A terceira direção de sua pesquisa é o pluralismo jurídico, expressão que identifica e compreende vários sistemas normativos na sociedade: “Esse foi o tema central da minha tese. A versão de legalidade oficial, monista e dominante é a do Direito produzido pelo Estado, através dos poderes Legislativo e Judiciário. Essa é a versão dominante que se estuda durante os cinco anos da graduação. Aprende-se que o Direito está expresso na lei e se efetiva nas instâncias estabelecidas pelo Estado. O pluralismo traz outra visão: o Direito como sistema normativo não existe apenas nos códigos positivos e na lei escrita, formalizada, mas está presente na sociedade de várias outras formas. Grupos sociais também produzem normatividade. Pluralismo é a descentralização, a fragmentação das formas de poder, é ver o Direito não apenas no Estado e nos códigos, mas na sociedade civil, nas lutas sociais”.

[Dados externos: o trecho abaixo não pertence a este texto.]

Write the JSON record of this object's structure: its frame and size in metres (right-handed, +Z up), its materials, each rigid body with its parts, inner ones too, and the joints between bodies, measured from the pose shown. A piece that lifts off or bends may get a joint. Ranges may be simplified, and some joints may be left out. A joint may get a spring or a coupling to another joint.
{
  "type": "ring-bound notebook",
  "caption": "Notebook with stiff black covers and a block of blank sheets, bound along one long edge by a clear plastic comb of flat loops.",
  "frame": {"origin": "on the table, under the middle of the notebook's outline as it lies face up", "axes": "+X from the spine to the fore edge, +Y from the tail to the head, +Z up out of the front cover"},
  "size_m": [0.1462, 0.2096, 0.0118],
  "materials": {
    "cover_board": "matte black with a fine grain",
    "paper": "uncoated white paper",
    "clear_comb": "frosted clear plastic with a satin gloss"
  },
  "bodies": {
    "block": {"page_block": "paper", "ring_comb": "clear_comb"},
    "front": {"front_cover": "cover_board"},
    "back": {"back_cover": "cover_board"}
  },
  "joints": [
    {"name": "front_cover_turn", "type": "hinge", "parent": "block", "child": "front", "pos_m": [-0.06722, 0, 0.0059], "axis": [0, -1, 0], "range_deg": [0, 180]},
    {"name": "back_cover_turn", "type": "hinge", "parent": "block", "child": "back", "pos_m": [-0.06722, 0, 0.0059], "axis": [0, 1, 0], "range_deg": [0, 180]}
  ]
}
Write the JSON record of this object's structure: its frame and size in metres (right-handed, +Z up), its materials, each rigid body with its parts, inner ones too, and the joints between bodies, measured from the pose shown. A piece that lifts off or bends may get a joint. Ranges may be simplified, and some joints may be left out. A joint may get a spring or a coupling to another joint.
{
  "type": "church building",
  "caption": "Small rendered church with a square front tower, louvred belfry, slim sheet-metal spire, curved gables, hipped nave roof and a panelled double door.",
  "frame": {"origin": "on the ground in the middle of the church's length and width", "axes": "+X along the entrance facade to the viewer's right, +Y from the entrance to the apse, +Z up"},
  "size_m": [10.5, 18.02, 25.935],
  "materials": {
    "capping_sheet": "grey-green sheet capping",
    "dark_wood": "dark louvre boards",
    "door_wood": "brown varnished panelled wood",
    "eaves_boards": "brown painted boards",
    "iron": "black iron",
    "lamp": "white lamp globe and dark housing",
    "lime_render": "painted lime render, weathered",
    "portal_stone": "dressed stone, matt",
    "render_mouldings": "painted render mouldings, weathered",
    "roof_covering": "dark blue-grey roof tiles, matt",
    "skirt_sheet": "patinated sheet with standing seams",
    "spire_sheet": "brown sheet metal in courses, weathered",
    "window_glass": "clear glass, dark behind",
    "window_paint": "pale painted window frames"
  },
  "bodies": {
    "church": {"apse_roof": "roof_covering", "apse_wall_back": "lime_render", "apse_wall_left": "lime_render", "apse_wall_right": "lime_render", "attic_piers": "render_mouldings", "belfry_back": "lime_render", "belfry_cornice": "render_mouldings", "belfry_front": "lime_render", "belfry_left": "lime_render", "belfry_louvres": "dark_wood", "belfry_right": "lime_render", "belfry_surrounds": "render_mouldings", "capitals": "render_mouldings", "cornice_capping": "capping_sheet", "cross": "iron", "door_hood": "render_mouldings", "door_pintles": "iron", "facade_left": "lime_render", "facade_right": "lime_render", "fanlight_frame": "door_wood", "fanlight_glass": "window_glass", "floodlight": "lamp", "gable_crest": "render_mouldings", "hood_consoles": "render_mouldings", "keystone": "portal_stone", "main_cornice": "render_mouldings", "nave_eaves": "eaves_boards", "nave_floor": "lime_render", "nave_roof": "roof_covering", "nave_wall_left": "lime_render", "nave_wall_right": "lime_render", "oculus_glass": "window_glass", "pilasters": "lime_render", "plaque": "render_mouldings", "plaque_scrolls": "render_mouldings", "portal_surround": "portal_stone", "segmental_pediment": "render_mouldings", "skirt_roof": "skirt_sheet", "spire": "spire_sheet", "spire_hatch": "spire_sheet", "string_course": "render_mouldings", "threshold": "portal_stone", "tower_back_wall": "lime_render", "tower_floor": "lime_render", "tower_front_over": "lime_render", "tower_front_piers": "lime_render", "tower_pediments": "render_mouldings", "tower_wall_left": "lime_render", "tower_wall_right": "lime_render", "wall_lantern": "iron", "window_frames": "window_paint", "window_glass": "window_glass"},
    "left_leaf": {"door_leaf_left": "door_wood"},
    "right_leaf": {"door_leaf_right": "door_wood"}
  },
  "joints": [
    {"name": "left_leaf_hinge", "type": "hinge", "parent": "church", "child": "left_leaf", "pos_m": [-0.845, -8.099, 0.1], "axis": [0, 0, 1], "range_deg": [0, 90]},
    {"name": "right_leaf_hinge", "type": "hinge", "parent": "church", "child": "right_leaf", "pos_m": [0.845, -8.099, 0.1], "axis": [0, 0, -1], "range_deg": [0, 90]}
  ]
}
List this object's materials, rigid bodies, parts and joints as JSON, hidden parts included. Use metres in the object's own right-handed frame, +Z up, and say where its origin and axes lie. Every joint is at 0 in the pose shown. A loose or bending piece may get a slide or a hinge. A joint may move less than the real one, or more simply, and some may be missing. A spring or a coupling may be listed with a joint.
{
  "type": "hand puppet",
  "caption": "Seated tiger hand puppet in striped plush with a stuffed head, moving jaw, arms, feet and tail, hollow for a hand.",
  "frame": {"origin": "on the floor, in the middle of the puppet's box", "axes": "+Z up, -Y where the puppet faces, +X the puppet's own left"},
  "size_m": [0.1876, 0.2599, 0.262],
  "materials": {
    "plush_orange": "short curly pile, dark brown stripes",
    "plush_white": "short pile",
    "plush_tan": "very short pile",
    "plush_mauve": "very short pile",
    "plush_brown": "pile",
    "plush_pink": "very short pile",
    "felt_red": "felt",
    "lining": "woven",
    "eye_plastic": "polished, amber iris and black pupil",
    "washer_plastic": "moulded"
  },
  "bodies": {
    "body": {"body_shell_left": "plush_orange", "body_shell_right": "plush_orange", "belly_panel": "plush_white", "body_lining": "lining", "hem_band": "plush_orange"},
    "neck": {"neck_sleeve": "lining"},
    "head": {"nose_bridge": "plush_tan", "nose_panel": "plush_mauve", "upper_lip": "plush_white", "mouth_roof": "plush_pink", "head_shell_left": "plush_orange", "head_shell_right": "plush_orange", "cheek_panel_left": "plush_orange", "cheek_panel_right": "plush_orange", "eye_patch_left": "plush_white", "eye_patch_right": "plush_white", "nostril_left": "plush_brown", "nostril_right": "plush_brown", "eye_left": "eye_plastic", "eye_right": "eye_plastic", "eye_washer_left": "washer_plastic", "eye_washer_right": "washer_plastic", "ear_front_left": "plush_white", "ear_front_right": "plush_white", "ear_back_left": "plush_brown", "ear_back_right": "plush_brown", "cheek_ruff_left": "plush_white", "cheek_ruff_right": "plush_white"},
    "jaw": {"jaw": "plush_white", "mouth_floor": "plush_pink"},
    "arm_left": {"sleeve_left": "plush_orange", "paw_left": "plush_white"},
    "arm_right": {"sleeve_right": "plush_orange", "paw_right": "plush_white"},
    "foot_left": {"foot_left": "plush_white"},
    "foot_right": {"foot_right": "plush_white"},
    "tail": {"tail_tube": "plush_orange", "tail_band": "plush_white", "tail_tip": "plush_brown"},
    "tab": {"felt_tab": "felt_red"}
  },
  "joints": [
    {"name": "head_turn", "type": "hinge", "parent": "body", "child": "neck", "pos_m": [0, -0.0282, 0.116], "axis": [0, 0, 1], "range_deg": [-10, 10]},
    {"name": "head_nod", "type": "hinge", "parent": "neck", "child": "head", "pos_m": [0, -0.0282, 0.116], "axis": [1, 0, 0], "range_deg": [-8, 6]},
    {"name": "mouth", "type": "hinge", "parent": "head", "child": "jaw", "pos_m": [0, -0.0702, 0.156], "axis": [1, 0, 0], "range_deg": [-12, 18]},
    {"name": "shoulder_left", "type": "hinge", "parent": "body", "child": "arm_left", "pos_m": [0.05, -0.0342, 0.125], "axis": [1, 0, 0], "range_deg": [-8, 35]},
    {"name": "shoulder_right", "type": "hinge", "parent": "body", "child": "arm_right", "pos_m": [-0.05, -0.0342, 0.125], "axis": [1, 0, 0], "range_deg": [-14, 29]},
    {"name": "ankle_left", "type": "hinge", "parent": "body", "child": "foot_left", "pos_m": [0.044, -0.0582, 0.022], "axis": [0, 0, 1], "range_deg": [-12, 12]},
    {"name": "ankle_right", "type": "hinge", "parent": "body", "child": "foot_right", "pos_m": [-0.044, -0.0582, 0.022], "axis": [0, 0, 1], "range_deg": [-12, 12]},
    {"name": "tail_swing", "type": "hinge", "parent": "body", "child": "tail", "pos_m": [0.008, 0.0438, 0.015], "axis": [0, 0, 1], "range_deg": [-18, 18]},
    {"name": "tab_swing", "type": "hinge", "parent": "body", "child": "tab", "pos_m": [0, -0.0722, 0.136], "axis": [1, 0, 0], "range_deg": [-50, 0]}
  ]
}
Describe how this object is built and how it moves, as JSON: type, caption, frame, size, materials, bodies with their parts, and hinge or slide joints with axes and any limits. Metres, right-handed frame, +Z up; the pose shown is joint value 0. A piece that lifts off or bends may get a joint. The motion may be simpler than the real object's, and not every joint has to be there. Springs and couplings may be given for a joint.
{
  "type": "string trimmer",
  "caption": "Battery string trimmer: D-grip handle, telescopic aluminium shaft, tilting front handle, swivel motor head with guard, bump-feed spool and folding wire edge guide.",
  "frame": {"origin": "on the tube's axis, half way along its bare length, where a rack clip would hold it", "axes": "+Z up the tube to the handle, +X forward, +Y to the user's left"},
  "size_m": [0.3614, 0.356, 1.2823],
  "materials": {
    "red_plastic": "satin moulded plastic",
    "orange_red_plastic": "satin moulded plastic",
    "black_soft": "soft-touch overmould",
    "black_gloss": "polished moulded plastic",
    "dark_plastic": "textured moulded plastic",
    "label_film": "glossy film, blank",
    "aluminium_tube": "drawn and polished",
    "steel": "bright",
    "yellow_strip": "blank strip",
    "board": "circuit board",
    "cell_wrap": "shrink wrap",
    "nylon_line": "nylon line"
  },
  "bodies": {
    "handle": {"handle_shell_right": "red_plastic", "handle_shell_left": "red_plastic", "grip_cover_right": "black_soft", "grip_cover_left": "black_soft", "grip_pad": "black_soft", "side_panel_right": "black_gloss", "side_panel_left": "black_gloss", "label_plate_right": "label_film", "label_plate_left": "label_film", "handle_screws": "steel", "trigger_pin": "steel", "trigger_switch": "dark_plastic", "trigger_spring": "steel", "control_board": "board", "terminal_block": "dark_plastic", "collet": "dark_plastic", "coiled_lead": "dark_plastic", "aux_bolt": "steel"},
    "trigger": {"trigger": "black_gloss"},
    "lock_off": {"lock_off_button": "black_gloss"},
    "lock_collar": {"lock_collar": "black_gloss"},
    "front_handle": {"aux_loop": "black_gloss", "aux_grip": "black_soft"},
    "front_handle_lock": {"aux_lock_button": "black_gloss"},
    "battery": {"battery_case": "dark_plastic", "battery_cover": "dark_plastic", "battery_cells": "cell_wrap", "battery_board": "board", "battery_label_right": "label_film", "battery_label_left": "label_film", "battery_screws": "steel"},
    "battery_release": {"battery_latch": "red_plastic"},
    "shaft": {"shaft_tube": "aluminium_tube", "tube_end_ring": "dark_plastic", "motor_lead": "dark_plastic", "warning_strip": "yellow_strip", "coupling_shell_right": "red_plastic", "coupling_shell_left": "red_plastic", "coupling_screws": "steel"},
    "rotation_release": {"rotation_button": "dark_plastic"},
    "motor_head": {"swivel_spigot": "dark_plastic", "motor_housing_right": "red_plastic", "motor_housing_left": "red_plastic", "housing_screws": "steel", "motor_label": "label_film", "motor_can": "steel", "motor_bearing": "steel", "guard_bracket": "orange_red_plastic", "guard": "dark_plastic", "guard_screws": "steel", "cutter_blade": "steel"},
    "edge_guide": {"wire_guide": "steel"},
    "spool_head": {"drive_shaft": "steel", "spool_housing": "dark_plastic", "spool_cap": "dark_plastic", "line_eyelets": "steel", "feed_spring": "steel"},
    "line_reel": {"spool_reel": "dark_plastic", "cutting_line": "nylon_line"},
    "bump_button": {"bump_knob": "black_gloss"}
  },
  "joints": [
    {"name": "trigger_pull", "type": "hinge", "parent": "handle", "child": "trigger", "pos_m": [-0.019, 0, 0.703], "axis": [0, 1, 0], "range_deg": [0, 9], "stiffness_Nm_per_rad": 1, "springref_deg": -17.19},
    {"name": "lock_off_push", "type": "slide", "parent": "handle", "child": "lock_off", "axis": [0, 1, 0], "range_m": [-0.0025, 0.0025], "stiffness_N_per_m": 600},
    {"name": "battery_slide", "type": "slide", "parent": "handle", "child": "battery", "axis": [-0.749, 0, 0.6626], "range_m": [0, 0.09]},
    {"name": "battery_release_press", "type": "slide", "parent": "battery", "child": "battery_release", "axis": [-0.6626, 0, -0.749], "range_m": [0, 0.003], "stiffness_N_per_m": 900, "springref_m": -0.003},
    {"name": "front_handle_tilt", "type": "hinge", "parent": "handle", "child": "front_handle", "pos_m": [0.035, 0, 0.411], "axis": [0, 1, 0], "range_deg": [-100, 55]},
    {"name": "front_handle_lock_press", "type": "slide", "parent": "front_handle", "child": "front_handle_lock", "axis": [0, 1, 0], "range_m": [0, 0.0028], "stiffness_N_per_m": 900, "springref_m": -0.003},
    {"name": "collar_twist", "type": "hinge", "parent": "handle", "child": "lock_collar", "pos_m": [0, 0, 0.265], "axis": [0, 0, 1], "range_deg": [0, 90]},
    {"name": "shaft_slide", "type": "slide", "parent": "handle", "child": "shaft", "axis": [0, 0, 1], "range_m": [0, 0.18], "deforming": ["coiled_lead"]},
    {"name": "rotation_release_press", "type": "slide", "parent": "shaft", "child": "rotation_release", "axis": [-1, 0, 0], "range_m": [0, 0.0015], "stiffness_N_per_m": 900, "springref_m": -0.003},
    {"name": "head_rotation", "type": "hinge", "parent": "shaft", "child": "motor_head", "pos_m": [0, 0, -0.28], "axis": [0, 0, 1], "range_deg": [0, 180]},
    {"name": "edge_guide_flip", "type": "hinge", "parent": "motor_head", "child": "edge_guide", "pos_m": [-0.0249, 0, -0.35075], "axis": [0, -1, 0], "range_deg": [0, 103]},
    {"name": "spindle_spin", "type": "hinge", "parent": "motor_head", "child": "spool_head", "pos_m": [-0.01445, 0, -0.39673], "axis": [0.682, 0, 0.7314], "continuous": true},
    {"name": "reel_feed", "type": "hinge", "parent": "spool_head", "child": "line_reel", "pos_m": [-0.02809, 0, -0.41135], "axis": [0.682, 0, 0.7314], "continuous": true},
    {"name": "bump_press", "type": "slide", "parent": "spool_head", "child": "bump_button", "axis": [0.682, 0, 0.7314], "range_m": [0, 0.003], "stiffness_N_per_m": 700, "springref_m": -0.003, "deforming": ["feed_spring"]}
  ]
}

Como professor, Wolkmer afirma que seu esforço sempre foi para formar operadores do Direito, teóricos ou práticos, comprometidos com a prática social e com a transformação da sociedade. Referindo-se a si mesmo na terceira pessoa, ele se define como “um acadêmico, um professor com uma vida dedicada ao magistério e à pesquisa, que tem a missão, o objetivo fundamental de despertar a consciência e de formar uma geração de profissionais comprometida com a realidade, com o Brasil, com a América Latina. O ensino deve estar embasado em uma educação descolonial e crítica. Não me refiro a uma crítica niilista, de jogo de palavras. É uma crítica comprometida com as mudanças, no sentido de recriar e possibilitar uma tomada de consciência, uma emancipação”.